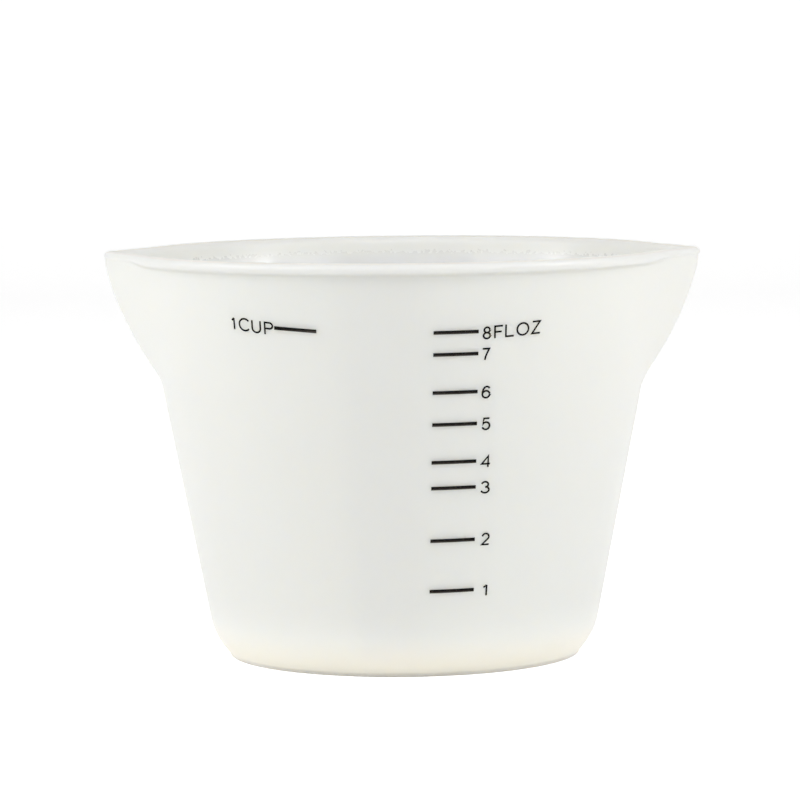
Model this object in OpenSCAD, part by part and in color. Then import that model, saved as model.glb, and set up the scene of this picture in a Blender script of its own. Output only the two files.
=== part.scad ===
// Resin mixing cup, in millimetres.
// A soft moulded body with a round bowl, a thick lip and two pouring spouts,
// and the printed bars of the scale on its front. The origin is at the middle
// of the foot, the spouts lie along X and the scale faces -Y.

/* [Bowl] */
// Height from the table to the top of the rim
cup_h = 70.8; // [66:0.1:80]
// Outer diameter of the straight wall where it reaches the rim
mouth_d = 93; // [88:0.1:98]
// Outer diameter of the straight wall if it ran on down to the table
base_d = 65.4; // [63:0.1:72]
// Thickness of the wall
wall_t = 2.2; // [1.6:0.1:2.8]
// Height of the inside floor above the table
floor_h = 3; // [2:0.1:6]
// Outer radius where the wall turns in to the foot
corner_r = 9; // [7:0.1:12]
// Inner radius between the wall and the floor
hollow_r = 6; // [3:0.1:9]

/* [Foot] */
// How far the foot stands in from the line of the wall
foot_in = 1.7; // [1.4:0.1:5]
// Height of the foot's upright side
foot_h = 0.5; // [0.4:0.1:1.5]
// Radius of the foot's lower edge
foot_edge_r = 0.3; // [0.1:0.05:0.35]
// Width of the ring that the cup stands on
foot_ring_w = 3; // [1.5:0.1:6]
// Depth of the recess inside that ring
recess_h = 0.6; // [0.3:0.1:1.2]

/* [Lip] */
// How far the lip stands out from the wall
lip_out = 1.5; // [0.8:0.1:2]
// Radius of the rolled lip in section
lip_r = 1.1; // [0.8:0.05:1.4]
// Radius of the inner edge of the rim
mouth_edge_r = 1.7; // [1:0.1:2]

/* [Spouts] */
// Distance from the cup's axis to the tip of a spout
spout_reach = 52.2; // [50.5:0.1:58]
// Height of a spout, from its toe on the wall to the rim
spout_h = 22.7; // [16:0.1:32]
// Radius of a spout's tip, seen from above
spout_tip_r = 3.6; // [3:0.1:5]
// Radius of the curve that runs down the ridge of a spout
ridge_r = 57; // [40:1:120]
// Height of the upright band round the top of a spout
band_h = 2.3; // [1.5:0.1:4]
// Radius of the outer edge on top of a spout
spout_edge_r = 0.9; // [0.4:0.05:1]
// Radius of the inner edge on top of a spout
channel_edge_r = 1.1; // [0.4:0.05:1.15]
// How gently the toe of a spout runs into the wall
toe_blend = 0.8; // [0.2:0.1:2]

/* [Scale] */
// From the rim down to the 8 ounce bar
ounce_8_drop = 11.6; // [9:0.1:14]
// From the 8 ounce bar down to the 7 ounce bar
ounce_7_drop = 3.7; // [2:0.1:6]
// From the 7 ounce bar down to the 6 ounce bar
ounce_6_drop = 6.4; // [2:0.1:8]
// From the 6 ounce bar down to the 5 ounce bar
ounce_5_drop = 5.4; // [2:0.1:8]
// From the 5 ounce bar down to the 4 ounce bar
ounce_4_drop = 6.4; // [2:0.1:8]
// From the 4 ounce bar down to the 3 ounce bar
ounce_3_drop = 4.4; // [2:0.1:8]
// From the 3 ounce bar down to the 2 ounce bar
ounce_2_drop = 9; // [2:0.1:10]
// From the 2 ounce bar down to the 1 ounce bar
ounce_1_drop = 8.7; // [2:0.1:10]
// From the 8 ounce bar up to the bar for one cup
cup_bar_rise = 0.5; // [-2:0.1:3]
// Length of a bar, along the wall
bar_l = 7.6; // [4:0.1:10]
// Height of a bar
bar_w = 0.6; // [0.4:0.05:1]
// Thickness of the ink
ink_t = 0.1; // [0.05:0.01:0.2]
// Clearance between the wall and the ink
ink_gap = 0.04; // [0.02:0.01:0.1]
// Turn from the front to the near end of the ounce bars, in degrees
ounce_turn = 8.8; // [4:0.1:20]
// Rise of the ounce bars towards the right, in degrees
ounce_tilt = 0.5; // [0:0.1:4]
// Turn from the front to the near end of the cup bar, in degrees
cup_turn = 16.5; // [10:0.1:24]
// Rise of the cup bar towards the left, in degrees
cup_tilt = 3.4; // [0:0.1:6]

/* [Hidden] */

silicone = [0.90, 0.90, 0.87];
ink = [0.08, 0.08, 0.09];

// Segments of full turns and of the small rounded edges
turn_fn = 120;
edge_fn = 48;
// Overlap of cuts past the faces that they open
cut = 1;
// Steps round a spout's tip and up its stack of outlines
tip_steps = 8;
toe_steps = 6;
ridge_steps = 14;
edge_steps = 5;
// Depth at which a spout starts under the wall's surface
root = 0.2;

ounce_drops = [ounce_1_drop, ounce_2_drop, ounce_3_drop, ounce_4_drop,
    ounce_5_drop, ounce_6_drop, ounce_7_drop, ounce_8_drop];

wall_slope = (mouth_d - base_d) / 2 / cup_h;
wall_lean = atan(wall_slope);
foot_r = base_d / 2 - foot_in;

// Radius of the wall's outer surface at height z, or of a surface inside it
function wall_r(z, inset = 0) = base_d / 2 + wall_slope * z - inset / cos(wall_lean);

// Centre of the arc that touches the wall and ends on the foot's top edge
corner_gap = wall_r(0, corner_r) - foot_r;
corner_half = corner_gap * wall_slope - foot_h;
corner_square = 1 + pow(wall_slope, 2);
corner_rest = pow(corner_gap, 2) + pow(foot_h, 2) - pow(corner_r, 2);
corner_z = (sqrt(pow(corner_half, 2) - corner_square * corner_rest) - corner_half) / corner_square;
corner_c = [wall_r(corner_z, corner_r), corner_z];

// Centres of the rounded inner corner, the rolled lip and the rim's inner edge
hollow_z = floor_h + hollow_r;
hollow_c = [wall_r(hollow_z, wall_t + hollow_r), hollow_z];
lip_c = [wall_r(cup_h) + lip_out - lip_r, cup_h - lip_r];
mouth_z = cup_h - mouth_edge_r;
mouth_c = [wall_r(mouth_z, wall_t - mouth_edge_r), mouth_z];

// Ridge of a spout: an arc from its toe on the wall up to the band
toe_z = cup_h - spout_h;
band_z = cup_h - band_h;
toe_p = [wall_r(toe_z), toe_z];
band_p = [spout_reach, band_z];
ridge_chord = norm(band_p - toe_p);
ridge_side = sqrt(pow(ridge_r, 2) - pow(ridge_chord / 2, 2));
ridge_c = (toe_p + band_p) / 2 + ridge_side / ridge_chord * [toe_z - band_z, spout_reach - toe_p[0]];
// How far below the toe the blend ends
toe_run = toe_blend / ((spout_reach - toe_p[0]) / (band_z - toe_z));

// Point where a circle beside a straight wall touches it
function touch_p(centre, r) = centre + r * [cos(wall_lean), -sin(wall_lean)];

// The larger of two lengths, with a smooth passage between them
function smooth_max(a, b, width) =
    max(a, b) + pow(max(0, width - abs(a - b)), 2) / (4 * width);

// Ridge of a spout at height z, for the surface that lies inset inside the outer one
function arc_r(z, inset) = ridge_c[0] + sqrt(pow(ridge_r - inset, 2) - pow(z - ridge_c[1], 2));
function ridge_at(z, inset) = z > band_z ? spout_reach - inset
    : smooth_max(min(arc_r(z, inset), spout_reach - inset), wall_r(z, inset + root / 2), toe_blend);

// How far a rounded edge of radius r under the top draws in at height z
function edge_in(z, r) =
    z > cup_h - r ? r - sqrt(max(0, pow(r, 2) - pow(min(z, cup_h) - cup_h + r, 2))) : 0;

// Outline of a spout at height z: two straight flanks from the round wall to a rounded tip
function spout_outline(z, inset, edge) =
    let (
        round_r = wall_r(z, inset + root) - edge,
        tip_r = spout_tip_r - inset - edge,
        tip_x = ridge_at(z, inset) - edge - tip_r,
        turn = acos((round_r - tip_r) / tip_x),
        side_x = round_r * cos(turn),
        side_y = round_r * sin(turn),
        tip = [for (i = [0:tip_steps]) let (a = turn * (1 - 2 * i / tip_steps))
            [tip_x + tip_r * cos(a), tip_r * sin(a), z]]
    )
    concat([[side_x, side_y, z]], tip, [[side_x, -side_y, z]]);

// Heights of a spout's outlines, close together where its section changes fast
function spout_heights(edge_r) = concat(
    [for (i = [-toe_steps:toe_steps - 1]) toe_z + toe_run * i / toe_steps],
    [for (i = [0:ridge_steps - 1]) let (start = toe_z + toe_run)
        start + (band_z - start) * i / ridge_steps],
    [band_z],
    [for (i = [0:edge_steps]) cup_h - edge_r + edge_r * sin(90 * i / edge_steps)]
);

// Solid through a stack of outlines that all have the same number of points.
// The two halves of an outline are split into triangles as mirror images.
module loft(rings) {
    n = len(rings[0]);
    m = len(rings);
    sides = [for (i = [0:m - 2], j = [0:n - 1]) let (a = i * n, b = a + n, k = (j + 1) % n)
        each j < n / 2 - 1 ? [[a + j, a + k, b + j], [a + k, b + k, b + j]]
            : [[a + j, a + k, b + k], [a + j, b + k, b + j]]];
    bottom = [for (j = [n - 1:-1:0]) j];
    top = [for (j = [0:n - 1]) (m - 1) * n + j];
    polyhedron([for (ring = rings) each ring], concat([bottom], sides, [top]));
}

// Half section of the solid body, without the foot and the lip
module wall_section() {
    intersection() {
        union() {
            polygon([[0, foot_h], [foot_r, foot_h], corner_c, touch_p(corner_c, corner_r),
                [wall_r(cup_h), cup_h], [0, cup_h]]);
            translate(corner_c) circle(corner_r, $fn = turn_fn);
        }
        translate([0, foot_h]) square([mouth_d, cup_h - foot_h]);
    }
}

// Half section of the foot, with its rounded lower edge
module foot_section() {
    edge_x = foot_r - foot_edge_r;
    square([edge_x, foot_h + cut]);
    translate([0, foot_edge_r]) square([foot_r, foot_h - foot_edge_r]);
    translate([edge_x, foot_edge_r]) circle(foot_edge_r, $fn = edge_fn);
}

// Half section of the rolled lip, filled back into the wall
module lip_section() {
    translate(lip_c) circle(lip_r, $fn = edge_fn);
    back = wall_r(cup_h, wall_t / 2);
    translate([back, lip_c[1]]) square([lip_c[0] - back, lip_r]);
}

// Half section of the hollow, flared by the rounded inner edge of the rim
module hollow_section() {
    over = cup_h + cut;
    inner_top = wall_r(over, wall_t);
    polygon([[0, floor_h], [hollow_c[0], floor_h], hollow_c, touch_p(hollow_c, hollow_r),
        [inner_top, over], [0, over]]);
    translate(hollow_c) circle(hollow_r, $fn = turn_fn);
    difference() {
        polygon([touch_p(mouth_c, -mouth_edge_r), mouth_c, [mouth_c[0], over], [inner_top - cut, over]]);
        translate(mouth_c) circle(mouth_edge_r, $fn = edge_fn);
    }
}

// Outer form of one spout
module spout_form() {
    loft([for (z = spout_heights(spout_edge_r)) spout_outline(z, 0, edge_in(z, spout_edge_r))]);
}

// Pouring channel inside one spout, open at the top
module spout_channel() {
    heights = concat(spout_heights(channel_edge_r), [cup_h + cut]);
    loft([for (z = heights) spout_outline(z, wall_t, -edge_in(z, channel_edge_r))]);
}

module cup_body() {
    color(silicone) difference() {
        union() {
            rotate(90) rotate_extrude($fn = turn_fn) {
                wall_section();
                foot_section();
                lip_section();
            }
            for (side = [0, 180]) rotate(side) spout_form();
        }
        rotate(90) rotate_extrude($fn = turn_fn) hollow_section();
        for (side = [0, 180]) rotate(side) spout_channel();
        translate([0, 0, -cut]) cylinder(recess_h + cut, r = foot_r - foot_ring_w, $fn = turn_fn);
    }
}

// Printed bar with its middle at height z, turned round the cup from the front and tilted
module bar(z, turn, tilt) {
    reach = bar_w + bar_l * sin(abs(tilt));
    low = z - reach;
    high = z + reach;
    color(ink) intersection() {
        rotate(90) rotate_extrude($fn = turn_fn) polygon([
            [wall_r(low, -ink_gap), low], [wall_r(low, -ink_gap - ink_t), low],
            [wall_r(high, -ink_gap - ink_t), high], [wall_r(high, -ink_gap), high]]);
        rotate(turn) translate([0, -wall_r(z), z]) rotate([0, -tilt, 0])
            cube([bar_l, wall_r(z), bar_w], center = true);
    }
}

// Turn of a bar's middle when its near end is turned by that many degrees
function middle_turn(z, near) = near + bar_l / 2 / wall_r(z) * 180 / PI;

// Height of the bar for that many ounces, counted down from the rim
function ounce_z(ounces) = ounces > 8 ? cup_h : ounce_z(ounces + 1) - ounce_drops[ounces - 1];

module ounce_bar(ounces) {
    z = ounce_z(ounces);
    bar(z, middle_turn(z, ounce_turn), ounce_tilt);
}

module ounce_bar_1() { ounce_bar(1); }
module ounce_bar_2() { ounce_bar(2); }
module ounce_bar_3() { ounce_bar(3); }
module ounce_bar_4() { ounce_bar(4); }
module ounce_bar_5() { ounce_bar(5); }
module ounce_bar_6() { ounce_bar(6); }
module ounce_bar_7() { ounce_bar(7); }
module ounce_bar_8() { ounce_bar(8); }

module cup_bar() {
    z = ounce_z(8) + cup_bar_rise;
    bar(z, -middle_turn(z, cup_turn), -cup_tilt);
}

cup_body();
ounce_bar_1();
ounce_bar_2();
ounce_bar_3();
ounce_bar_4();
ounce_bar_5();
ounce_bar_6();
ounce_bar_7();
ounce_bar_8();
cup_bar();
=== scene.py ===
"""Resin mixing cup: a soft moulded cup with two pouring spouts and a printed scale."""

import math

import bmesh
import bpy
from bpy.props import FloatProperty, FloatVectorProperty, IntProperty, PointerProperty
from bpy.types import Operator, Panel, PropertyGroup
from mathutils import Matrix, Vector


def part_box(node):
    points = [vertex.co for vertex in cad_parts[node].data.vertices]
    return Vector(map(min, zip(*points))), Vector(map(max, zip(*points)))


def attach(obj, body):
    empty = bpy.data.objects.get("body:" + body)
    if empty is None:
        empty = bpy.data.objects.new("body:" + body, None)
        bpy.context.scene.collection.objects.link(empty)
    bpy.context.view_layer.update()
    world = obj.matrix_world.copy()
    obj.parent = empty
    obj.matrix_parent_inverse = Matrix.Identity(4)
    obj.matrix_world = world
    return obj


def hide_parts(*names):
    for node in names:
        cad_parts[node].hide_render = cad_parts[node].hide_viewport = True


bl_info = {
    "name": "Resin Mixing Cup",
    "version": (1, 0, 0),
    "blender": (4, 5, 0),
    "location": "3D View > Sidebar > Mixing Cup",
    "description": "Builds a soft mixing cup with two pouring spouts and a printed scale",
    "category": "Add Mesh",
}

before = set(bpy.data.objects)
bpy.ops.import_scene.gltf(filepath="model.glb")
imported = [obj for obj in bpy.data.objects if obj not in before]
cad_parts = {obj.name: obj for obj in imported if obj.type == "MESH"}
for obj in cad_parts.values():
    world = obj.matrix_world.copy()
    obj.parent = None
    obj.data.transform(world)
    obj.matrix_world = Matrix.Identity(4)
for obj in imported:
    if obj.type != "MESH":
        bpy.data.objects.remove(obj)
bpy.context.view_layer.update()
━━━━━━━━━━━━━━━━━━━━
> _Exercise brief_
Give again the lines from the one with "cup_body();" to the one with "points = [vertex.co", both lines included, exactly and with no other line.

> _Complete output_
cup_body();
ounce_bar_1();
ounce_bar_2();
ounce_bar_3();
ounce_bar_4();
ounce_bar_5();
ounce_bar_6();
ounce_bar_7();
ounce_bar_8();
cup_bar();
=== scene.py ===
"""Resin mixing cup: a soft moulded cup with two pouring spouts and a printed scale."""

import math

import bmesh
import bpy
from bpy.props import FloatProperty, FloatVectorProperty, IntProperty, PointerProperty
from bpy.types import Operator, Panel, PropertyGroup
from mathutils import Matrix, Vector


def part_box(node):
    points = [vertex.co for vertex in cad_parts[node].data.vertices]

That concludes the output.